By contrast, regulation appears better suited to support interventions intended to implement industrial-policy objectives. This applies, in particular, to provisions prohibiting app stores from impeding or restricting sideloading, app uninstalling, the possibility of choosing third-party apps and app stores as defaults, as well as provisions that would mandate data portability and interoperability.

However, such regulatory proposals may ultimately harm consumers. Indeed, by questioning the core of digital platform business models and affecting their governance design, these interventions entrust public authorities with mammoth tasks that could ultimately jeopardize the profitability of app-store ecosystems. They also overlook the differences that may exist between the business models of different platforms, such as Google and Apple’s app stores.

To make matters worse, the  difficulties encountered by regulators that have imposed product-design remedies on firms suggest that regulators may struggle to craft feasible and effective solutions. For instance, when the European General Court found that Google favored its own services in the Google Shopping case, it noted that this finding rested on the differential positioning and display of Shopping Units when compared to generic results. As a consequence, it could be argued that Google’s proposed auction remedy (whereby Google would compete with rivals for Shopping box placement) is compliant with the Court’s ruling because there is no dicrimination, regardless of the fact that Google might ultimately outbid its rivals (see here).

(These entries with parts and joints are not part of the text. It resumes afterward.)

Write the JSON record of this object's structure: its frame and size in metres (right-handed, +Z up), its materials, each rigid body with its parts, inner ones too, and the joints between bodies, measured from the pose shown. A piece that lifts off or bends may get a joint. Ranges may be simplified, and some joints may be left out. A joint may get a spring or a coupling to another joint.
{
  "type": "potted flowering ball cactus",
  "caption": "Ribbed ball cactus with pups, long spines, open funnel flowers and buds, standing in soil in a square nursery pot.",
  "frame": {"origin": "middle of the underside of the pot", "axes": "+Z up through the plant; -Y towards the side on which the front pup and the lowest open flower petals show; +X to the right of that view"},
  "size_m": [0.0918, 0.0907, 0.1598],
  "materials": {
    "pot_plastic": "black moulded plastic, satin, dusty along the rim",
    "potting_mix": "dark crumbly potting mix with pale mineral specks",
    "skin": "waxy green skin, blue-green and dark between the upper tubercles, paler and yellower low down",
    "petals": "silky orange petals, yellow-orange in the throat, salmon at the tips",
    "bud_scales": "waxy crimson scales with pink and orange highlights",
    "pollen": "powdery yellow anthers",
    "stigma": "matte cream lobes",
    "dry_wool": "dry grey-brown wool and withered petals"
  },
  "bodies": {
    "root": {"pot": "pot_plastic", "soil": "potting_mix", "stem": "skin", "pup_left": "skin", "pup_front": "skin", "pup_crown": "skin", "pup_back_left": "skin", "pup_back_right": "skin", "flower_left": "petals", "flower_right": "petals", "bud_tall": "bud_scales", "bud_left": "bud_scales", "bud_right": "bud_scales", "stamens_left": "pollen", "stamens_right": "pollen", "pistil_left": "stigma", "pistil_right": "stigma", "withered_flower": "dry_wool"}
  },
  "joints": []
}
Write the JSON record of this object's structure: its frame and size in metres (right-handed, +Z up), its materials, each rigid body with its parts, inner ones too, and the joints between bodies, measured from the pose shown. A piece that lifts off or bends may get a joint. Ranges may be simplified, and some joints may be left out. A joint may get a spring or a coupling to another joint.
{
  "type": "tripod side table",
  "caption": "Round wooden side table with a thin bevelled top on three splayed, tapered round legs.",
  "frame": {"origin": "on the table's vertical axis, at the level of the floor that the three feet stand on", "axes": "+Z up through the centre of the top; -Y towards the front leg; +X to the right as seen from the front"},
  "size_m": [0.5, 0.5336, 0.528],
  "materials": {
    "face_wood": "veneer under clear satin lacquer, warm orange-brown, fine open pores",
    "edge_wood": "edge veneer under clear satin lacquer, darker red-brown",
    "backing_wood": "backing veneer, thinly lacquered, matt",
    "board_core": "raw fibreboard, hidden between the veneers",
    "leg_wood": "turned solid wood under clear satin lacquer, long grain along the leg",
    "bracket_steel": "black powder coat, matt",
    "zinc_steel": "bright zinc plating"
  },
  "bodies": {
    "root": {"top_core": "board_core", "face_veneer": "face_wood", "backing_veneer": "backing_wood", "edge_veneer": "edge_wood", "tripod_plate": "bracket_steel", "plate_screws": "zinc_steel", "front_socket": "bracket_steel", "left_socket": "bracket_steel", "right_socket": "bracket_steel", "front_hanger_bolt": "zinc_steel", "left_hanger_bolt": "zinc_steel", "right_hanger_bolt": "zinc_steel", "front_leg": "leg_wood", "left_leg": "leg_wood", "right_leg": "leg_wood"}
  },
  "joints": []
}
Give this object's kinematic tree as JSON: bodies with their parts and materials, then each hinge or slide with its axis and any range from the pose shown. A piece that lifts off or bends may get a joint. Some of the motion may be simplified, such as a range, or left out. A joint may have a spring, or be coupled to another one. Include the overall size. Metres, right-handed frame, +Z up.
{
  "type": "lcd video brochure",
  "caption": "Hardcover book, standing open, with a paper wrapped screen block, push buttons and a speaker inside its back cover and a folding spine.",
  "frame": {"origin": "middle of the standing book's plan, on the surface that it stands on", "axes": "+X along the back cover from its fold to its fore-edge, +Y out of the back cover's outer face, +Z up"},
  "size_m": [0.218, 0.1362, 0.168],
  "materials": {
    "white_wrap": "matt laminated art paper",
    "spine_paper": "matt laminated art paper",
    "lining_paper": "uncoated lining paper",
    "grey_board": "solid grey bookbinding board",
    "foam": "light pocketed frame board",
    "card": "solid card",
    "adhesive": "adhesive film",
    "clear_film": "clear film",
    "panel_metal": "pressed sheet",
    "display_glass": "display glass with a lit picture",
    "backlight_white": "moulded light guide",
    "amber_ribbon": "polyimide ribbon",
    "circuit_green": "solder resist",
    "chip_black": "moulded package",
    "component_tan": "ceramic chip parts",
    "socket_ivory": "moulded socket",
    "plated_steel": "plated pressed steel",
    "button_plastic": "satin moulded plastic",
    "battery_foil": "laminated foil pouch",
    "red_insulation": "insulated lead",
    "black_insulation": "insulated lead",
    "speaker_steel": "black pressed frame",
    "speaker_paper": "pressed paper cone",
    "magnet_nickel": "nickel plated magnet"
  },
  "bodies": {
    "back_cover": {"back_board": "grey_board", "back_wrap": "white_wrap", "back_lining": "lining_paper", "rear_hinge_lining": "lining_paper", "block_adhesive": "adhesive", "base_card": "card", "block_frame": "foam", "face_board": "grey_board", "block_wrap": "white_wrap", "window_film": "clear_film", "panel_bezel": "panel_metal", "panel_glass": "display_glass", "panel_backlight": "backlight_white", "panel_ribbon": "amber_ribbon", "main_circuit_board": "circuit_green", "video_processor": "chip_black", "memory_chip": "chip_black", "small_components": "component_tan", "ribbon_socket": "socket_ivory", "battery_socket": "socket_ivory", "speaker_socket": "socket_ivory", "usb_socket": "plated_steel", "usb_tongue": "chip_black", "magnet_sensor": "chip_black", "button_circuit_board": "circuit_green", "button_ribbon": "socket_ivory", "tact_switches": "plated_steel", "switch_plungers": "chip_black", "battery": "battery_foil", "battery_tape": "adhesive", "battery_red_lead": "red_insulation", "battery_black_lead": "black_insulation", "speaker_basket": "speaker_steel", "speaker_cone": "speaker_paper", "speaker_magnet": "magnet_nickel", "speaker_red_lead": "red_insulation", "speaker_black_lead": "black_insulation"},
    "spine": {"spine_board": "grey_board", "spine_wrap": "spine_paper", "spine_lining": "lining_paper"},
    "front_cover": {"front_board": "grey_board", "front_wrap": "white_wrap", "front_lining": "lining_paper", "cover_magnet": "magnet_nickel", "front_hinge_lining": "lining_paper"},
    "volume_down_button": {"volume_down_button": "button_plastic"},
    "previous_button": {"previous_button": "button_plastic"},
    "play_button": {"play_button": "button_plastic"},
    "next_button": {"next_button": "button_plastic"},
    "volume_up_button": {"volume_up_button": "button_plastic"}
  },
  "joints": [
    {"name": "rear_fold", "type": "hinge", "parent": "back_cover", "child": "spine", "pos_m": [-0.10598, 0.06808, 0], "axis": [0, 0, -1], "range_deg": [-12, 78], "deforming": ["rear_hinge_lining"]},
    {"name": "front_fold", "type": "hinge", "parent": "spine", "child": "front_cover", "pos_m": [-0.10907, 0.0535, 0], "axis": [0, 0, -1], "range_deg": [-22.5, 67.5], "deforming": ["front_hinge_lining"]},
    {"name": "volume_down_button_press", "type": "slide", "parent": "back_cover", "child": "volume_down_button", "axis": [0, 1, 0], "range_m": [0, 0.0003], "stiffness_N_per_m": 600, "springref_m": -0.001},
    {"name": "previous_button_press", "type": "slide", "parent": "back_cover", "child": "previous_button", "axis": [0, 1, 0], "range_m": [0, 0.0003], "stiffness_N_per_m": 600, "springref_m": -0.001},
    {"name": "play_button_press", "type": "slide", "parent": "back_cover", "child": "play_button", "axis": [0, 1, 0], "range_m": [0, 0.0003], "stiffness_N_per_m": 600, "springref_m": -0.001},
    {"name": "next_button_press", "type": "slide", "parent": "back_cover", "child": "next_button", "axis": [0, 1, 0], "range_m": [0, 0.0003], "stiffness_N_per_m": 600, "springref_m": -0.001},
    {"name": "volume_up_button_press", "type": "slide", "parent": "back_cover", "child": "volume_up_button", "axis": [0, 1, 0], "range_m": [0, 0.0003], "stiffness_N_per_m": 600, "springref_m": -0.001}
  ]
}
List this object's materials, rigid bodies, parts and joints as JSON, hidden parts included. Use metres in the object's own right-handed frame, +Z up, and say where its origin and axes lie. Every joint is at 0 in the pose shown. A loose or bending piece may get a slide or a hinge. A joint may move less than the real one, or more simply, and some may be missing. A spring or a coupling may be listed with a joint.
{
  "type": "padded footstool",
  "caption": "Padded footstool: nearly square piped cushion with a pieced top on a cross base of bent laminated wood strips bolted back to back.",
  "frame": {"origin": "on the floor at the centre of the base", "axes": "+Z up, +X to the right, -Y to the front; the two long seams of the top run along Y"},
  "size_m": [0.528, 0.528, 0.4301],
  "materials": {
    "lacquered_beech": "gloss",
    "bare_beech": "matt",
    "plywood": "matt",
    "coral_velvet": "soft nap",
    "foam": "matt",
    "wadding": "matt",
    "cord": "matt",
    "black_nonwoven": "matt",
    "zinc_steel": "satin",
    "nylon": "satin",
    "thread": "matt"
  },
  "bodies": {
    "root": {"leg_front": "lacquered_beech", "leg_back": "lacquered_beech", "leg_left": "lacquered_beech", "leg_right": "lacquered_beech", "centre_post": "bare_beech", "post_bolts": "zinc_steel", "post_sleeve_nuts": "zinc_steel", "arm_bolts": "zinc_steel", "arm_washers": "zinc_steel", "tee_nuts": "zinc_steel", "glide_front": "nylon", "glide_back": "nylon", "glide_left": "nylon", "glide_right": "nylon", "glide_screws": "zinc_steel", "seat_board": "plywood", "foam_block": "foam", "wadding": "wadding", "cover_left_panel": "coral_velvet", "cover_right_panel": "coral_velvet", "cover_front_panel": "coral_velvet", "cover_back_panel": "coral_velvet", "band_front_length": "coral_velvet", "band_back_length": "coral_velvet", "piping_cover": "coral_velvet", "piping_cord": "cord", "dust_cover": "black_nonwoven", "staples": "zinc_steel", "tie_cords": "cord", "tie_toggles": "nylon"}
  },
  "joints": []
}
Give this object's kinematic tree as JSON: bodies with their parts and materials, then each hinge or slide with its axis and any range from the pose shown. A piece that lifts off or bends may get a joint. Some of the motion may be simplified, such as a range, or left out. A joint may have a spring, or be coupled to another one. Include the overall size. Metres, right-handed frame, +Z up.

Finally, the neutrality principle cannot be transposed perfectly to all online platforms. Indeed, the workings of the app-discovery and distribution markets differ from broadband networks, as rankings and mobile services by definition involve some form of continuous selection and differentiated treatment to optimize the mobile-customer experience.

For all these reasons, our analysis suggests that antitrust law provides a less intrusive and more individualized approach, which would eventually benefit consumers by safeguarding quality and innovation.